The meadows the other side of the trees would be more sheltered from the wind we figured so we turned to head off to check there. As we did so, the Barn Owl flew in up the meadow behind us. Thankfully, we turned round just in time to catch it, but it flew straight into the box.
We stood and waited, to see if it would reappear. Two Common Buzzards circled over the trees on the hillside behind us. A Green Woodpecker flew across the meadow and we heard a Cetti’s Warbler calling from the rushes.
Several skeins of Greylag Geese came over in noisy flocks, heading off towards the coast to roost. As one flock came towards us, we noticed ten smaller geese with them. As they turned, we could see they were Russian White-fronted Geese, an unexpected surprise to see them here. They had possibly been displaced from somewhere by the recent cold weather.

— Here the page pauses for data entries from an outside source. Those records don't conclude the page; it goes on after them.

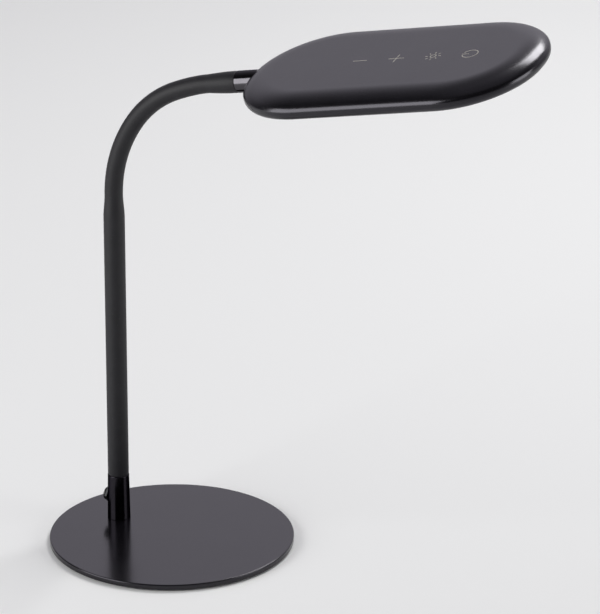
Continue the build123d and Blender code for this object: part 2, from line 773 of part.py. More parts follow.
with BuildPart() as head_top_shell:
    add(rounded_form(0))
    add(head_cavity.part, mode=Mode.SUBTRACT)
    with BuildSketch(head_level(cover_floor)):
        with Locations((recess_depth + nose_block_length / 2, 0)):
            Rectangle(nose_block_length, nose_block_width)
        with Locations(*screw_places):
            Circle(head_boss_diameter / 2)
    extrude(amount=cover_depth - cover_floor)
    with BuildSketch(along_axis(-recess_depth)):
        Circle(ferrule_diameter / 2 + swivel_clearance)
    extrude(amount=2 * recess_depth, mode=Mode.SUBTRACT)
    with BuildSketch(along_axis(0)):
        Circle(shaft_diameter / 2 + slip_fit)
    extrude(amount=2 * washer_start, mode=Mode.SUBTRACT)
    with BuildSketch(head_level(cover_floor)):
        with Locations(*screw_places):
            Circle(head_screw_diameter / 2 + thread_fit)
    extrude(amount=head_screw_length - cover_floor + loose_fit, mode=Mode.SUBTRACT)
    with BuildSketch(head_level(board_top)):
        with Locations(*board_screw_places):
            Circle(board_screw_diameter / 2 + thread_fit)
    extrude(amount=roof - board_top, mode=Mode.SUBTRACT)
    for icon in (icon_minus, icon_plus, icon_mode, icon_power):
        add(icon.part, mode=Mode.SUBTRACT)
pieces["head_top_shell"] = head_top_shell

os.makedirs("parts", exist_ok=True)
for name, piece in pieces.items():
    solid = piece.part if isinstance(piece, BuildPart) else piece
    solid.label = name
    export_step(solid, f"parts/{name}.step")

for number, place in enumerate(hinges, 1):
    print("hinge", number, *(round(value, 3) for value in (*place.origin, *place.z_dir)))
print("nose", *(round(value, 3) for value in (*nose, *neck_end.z_dir, *head_up)))
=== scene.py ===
import json
import math

import bpy
from mathutils import Matrix, Vector


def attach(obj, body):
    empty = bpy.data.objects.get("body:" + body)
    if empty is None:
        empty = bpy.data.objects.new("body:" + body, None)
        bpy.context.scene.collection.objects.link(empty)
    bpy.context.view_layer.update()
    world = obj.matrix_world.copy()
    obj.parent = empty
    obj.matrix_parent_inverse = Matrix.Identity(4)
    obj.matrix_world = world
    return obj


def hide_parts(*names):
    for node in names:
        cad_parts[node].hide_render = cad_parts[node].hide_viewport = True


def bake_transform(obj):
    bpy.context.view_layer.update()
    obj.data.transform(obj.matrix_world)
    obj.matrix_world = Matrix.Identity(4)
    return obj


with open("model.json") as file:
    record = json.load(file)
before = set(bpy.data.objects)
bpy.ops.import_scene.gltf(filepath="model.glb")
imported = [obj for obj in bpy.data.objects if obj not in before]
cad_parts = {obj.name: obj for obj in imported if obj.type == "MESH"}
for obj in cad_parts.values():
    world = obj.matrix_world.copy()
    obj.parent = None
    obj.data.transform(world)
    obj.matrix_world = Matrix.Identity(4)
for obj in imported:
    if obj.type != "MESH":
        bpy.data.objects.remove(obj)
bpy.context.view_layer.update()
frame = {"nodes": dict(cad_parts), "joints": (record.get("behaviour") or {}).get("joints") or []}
scene = bpy.context.scene
nodes = frame["nodes"]
mm = 0.001
fullTurn = 2 * math.pi
tiny = 1e-6


# camera: where the base centre falls in the view, how far it is and how it is turned to the neck
shot = {"turn": 27.0, "down": 21.4928, "distance": 3.1783, "focalPixels": 4310.1, "view": (600, 614),
        "basePixel": (172.01, 538.15), "baseCentre": (0, 0, 0.001), "sensor": 36.0}


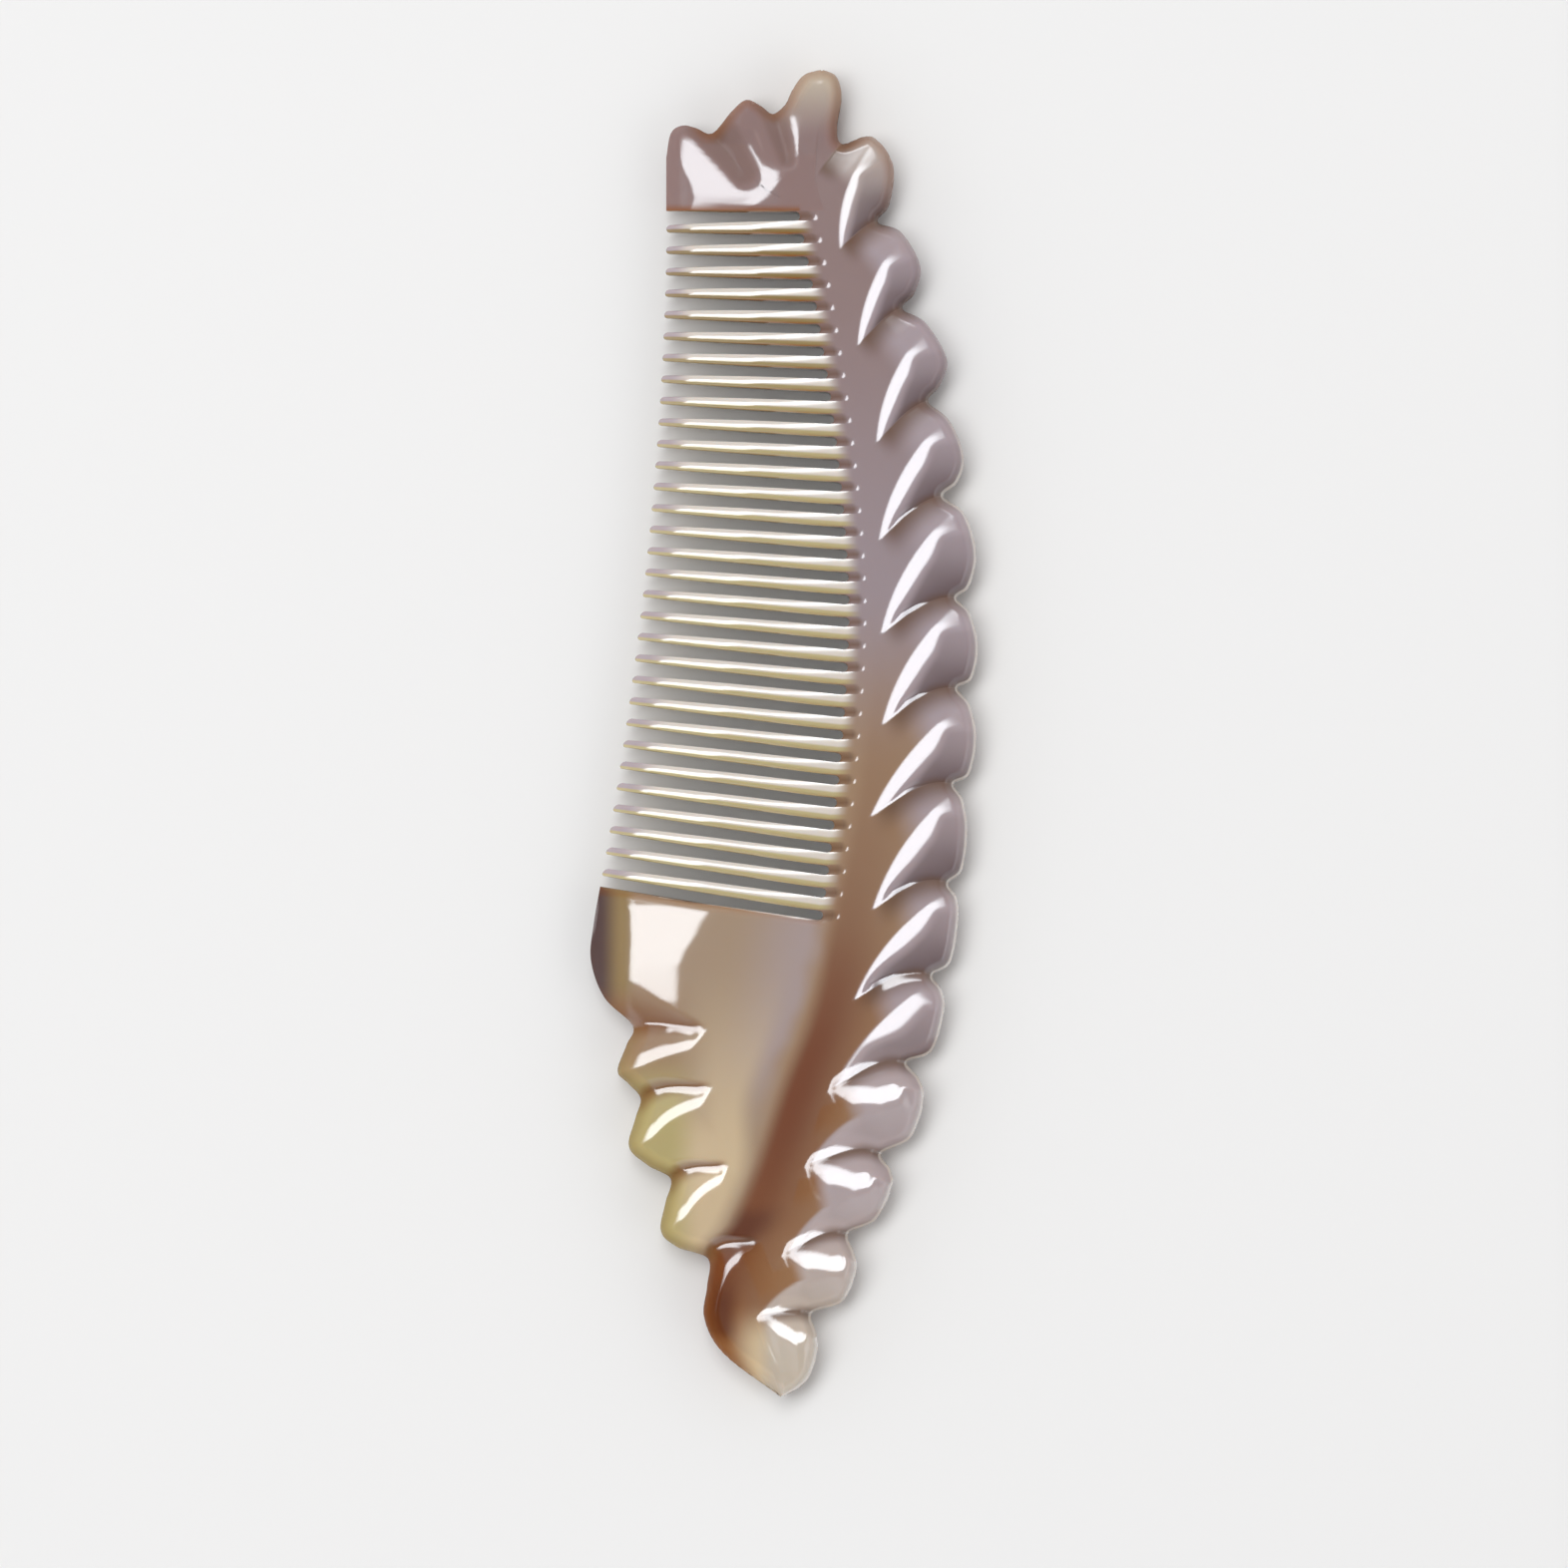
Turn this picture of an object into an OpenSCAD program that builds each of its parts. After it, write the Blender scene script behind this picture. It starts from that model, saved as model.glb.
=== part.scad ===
/* [Comb] */
// Overall length, from the tail's tip to the top lobe
comb_l = 150; // [120:1:180]
// Overall width, from the lower guard to the widest lobe
comb_w = 44; // [36:1:54]
// Thickness of the flat middle
body_t = 6; // [4.5:0.25:8]
// Width of the rounded edge along the lobed side
round_w = 3.2; // [2:0.2:4]

/* [Carving] */
// Rise of the lobes' crests above the flat middle, on the front only
crest_h = 0.45; // [0.2:0.05:0.8]
// Depth of the grooves on the lobed side, where they reach the notches
groove_d = 1.1; // [0.4:0.1:1.4]
// Depth of the grooves on the guards, where they reach the notches
guard_groove_d = 1.3; // [0.4:0.1:1.5]
// Width of the slope that climbs from the flat middle to a crest
flank_w = 1.3; // [0.8:0.1:2]
// Width of the wall that climbs out of a groove
wall_w = 1.1; // [0.6:0.1:2]

/* [Teeth] */
// Number of teeth
tooth_n = 31; // [20:1:34]
// Width of a tooth at its root
tooth_root_w = 1.45; // [1.2:0.05:1.6]
// Width of a tooth at its tip
tooth_tip_w = 0.85; // [0.7:0.05:1.1]
// Thickness of the teeth and the guards at their left edge
tip_t = 1.6; // [1:0.1:3]
// Width of the bevel that thins the teeth and the guards towards that edge
bevel_w = 11; // [8:0.5:13]

/* [Hidden] */

// Tables are in millimetres on a comb of 150 by 44; x runs to the lobed side, y to the top.
kx = comb_w / 44;
ky = comb_l / 150;
TOP = [4.3, 75];
TAIL = [-0.2, -75];

// The row of tooth tips between the first and the last saw cut, with this curve
GUARD_TOP = [-13.3, 65];
FIRST_TIP = [-13.3, 58.2];
LAST_TIP = [-20.7, -16.9];
tip_curve = 1.8;

// Lobed side from the top lobe to the tail: [shoulder, apex, heel, notch] of each lobe
LOBES = [
    [[5.9, 74.2], [6.5, 71.8], [6, 68.4], [6.6, 66.6]],
    [[9.9, 67.4], [12.3, 64.2], [11.9, 59.8], [10.6, 57.8]],
    [[13.2, 56.6], [15.4, 52.8], [14.7, 49.7], [13.4, 48]],
    [[16, 46.4], [18.4, 42.3], [17.6, 39.3], [16.3, 37.5]],
    [[18.7, 35.3], [20.3, 31.3], [19.6, 28.4], [18, 26.8]],
    [[20.4, 24.8], [21.7, 20.3], [20.9, 16.6], [19.5, 15.3]],
    [[21, 13.6], [21.9, 9.8], [21.2, 6.2], [19.6, 5.1]],
    [[21, 3.2], [21.7, -0.6], [20.9, -4.6], [19.2, -5.7]],
    [[20.2, -7.5], [20.7, -11], [20.1, -15.4], [18.6, -16.9]],
    [[19.5, -18.5], [19.7, -21], [18.8, -25.8], [16.8, -27.3]],
    [[17.8, -28.9], [18.1, -31.2], [16.7, -35.8], [13.9, -37.1]],
    [[15.2, -38.9], [15.8, -41.3], [14.3, -45.6], [11, -47.4]],
    [[12, -49.2], [12.2, -51.2], [10.3, -54.9], [7.3, -56.4]],
    [[7.9, -58.6], [8.2, -60.6], [6.6, -64.1], [3.2, -65.4]],
    [[3.6, -67.6], [3.8, -69.6], [2.6, -73], TAIL]
];
// Groove that ends at each of those notches: [inner tip, bow]
GROOVES = [
    [[4.2, 62.5], 0], [[6.4, 54], 0.3], [[8.3, 42.9], 0.4], [[10.4, 32], 0.5], [[10.6, 21], 0.7],
    [[10.8, 10.7], 0.9], [[10.9, 0.4], 1], [[9.5, -9.9], 1.1], [[9.8, -20.3], 1.2],
    [[7.7, -30.5], 1.2], [[5.3, -40.4], 1], [[2.7, -48.7], 0.9], [[0.1, -58.9], 0.8],
    [[-2.8, -65.7], 0.4]
];
// Upper left side from the top lobe to the top guard's edge, and lower left side down to the tail
UPPER_LEFT = [
    [[2.3, 74.4], [1, 72.8], [0.1, 71], [-1.3, 70]],
    [[-2.6, 70.9], [-4.3, 71.6], [-6, 70.2], [-8.1, 67.8]],
    [[-9.9, 68.4], [-11.5, 68.7], [-12.8, 67.8], GUARD_TOP]
];
LOWER_LEFT = [
    [[-21.5, -21.5], [-21.81, -25.6], [-20.3, -29.8], [-17.1, -33]],
    [[-17.8, -35.2], [-18.8, -38.1], [-17.6, -39.5], [-16.2, -41.2]],
    [[-16.8, -43.5], [-17.5, -46.7], [-15.3, -48.8], [-12.8, -50.3]],
    [[-13.4, -53], [-13.9, -56.2], [-12, -58], [-8.6, -59.3]],
    [[-8.7, -62.5], [-9, -66], [-6.8, -70], TAIL]
];
// Grooves of the guards: [notch, inner tip, bow]
GUARD_GROOVES = [
    [[-17.1, -33], [-8.7, -33.2], 0.3], [[-16.2, -41.2], [-8, -39.6], 0.5],
    [[-12.8, -50.3], [-6.2, -48.4], 0.5], [[-8.6, -59.3], [-2.8, -56.8], 0.6]
];

// The two scoops of the top guard: [notch, inner tip, half width, depth]
SCOOPS = [[[-8.1, 69], [-4.6, 63.6], 1.8, 1.1], [[-1.3, 71.5], [0.6, 66], 1.6, 0.9]];
SCOOP_SPREAD = 1.5;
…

Suddenly the Barn Owl reappeared, climbing out onto the platform on the front of the box. We watched through the scope as it perched there, dozing, seemingly working up the energy to head off hunting again. It heard something in the grass below and instantly woke up, staring down at the ground, before going back to dozing.
Finally, the Barn Owl stretched and then dropped off the platform. We watched it hunting, flying round over the meadow, occasionally hovering or dropping down into the grass. We didn’t see it catch anything this evening, before it disappeared away behind the trees.
While we were watching the Barn Owl, we heard a Tawny Owl hoot in the trees behind us. It was getting time for it to emerge from its roost, so we made our way in and positioned ourselves overlooking its favoured ivy-covered tree. It hooted again, and then dropped from the tree.
Unfortunately there was a bit of disturbance in the woods today, and it shot straight out and away into the wood before everyone could get a look at it. Not to worry, we had enjoyed such good views of one earlier and it was suitably evocative to just hear it hooting in the woods at dusk. It was getting dark now and the temperature was dropping again, so we headed for home.